What's Happening?
A new report by the Sierra Club reveals that most U.S. public pensions are failing to manage climate-related financial risks through proxy voting. The report evaluates 33 major public pension funds, highlighting gaps in their proxy voting practices. Despite
political and regulatory challenges, the report urges pensions to use director accountability to push for corporate climate action. The analysis shows a growing trend of investors holding corporate boards accountable for oversight failures, but many pensions still lack comprehensive guidelines to support climate-related shareholder proposals.
Why It's Important?
The report underscores the importance of proxy voting as a tool for managing climate risks in investment portfolios. Public pensions represent significant financial assets, and their failure to address climate risks could undermine the retirement security of millions of workers.

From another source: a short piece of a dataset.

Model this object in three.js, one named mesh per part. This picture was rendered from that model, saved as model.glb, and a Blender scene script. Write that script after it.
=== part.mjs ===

Effective proxy voting can drive corporate accountability and promote sustainable business practices, aligning financial interests with environmental goals. The findings highlight the need for pensions to update their guidelines and strengthen their commitment to climate risk management.
What's Next?
The Sierra Club calls on public pensions to enhance their proxy voting guidelines, focusing on real-world emissions reductions and board accountability. The report suggests incorporating policies on biodiversity, human rights, and environmental justice. As climate-related shareholder proposals decline, pensions are encouraged to leverage director votes to maintain pressure on companies. The report's recommendations aim to protect beneficiaries' savings from climate-related risks and promote long-term financial stability.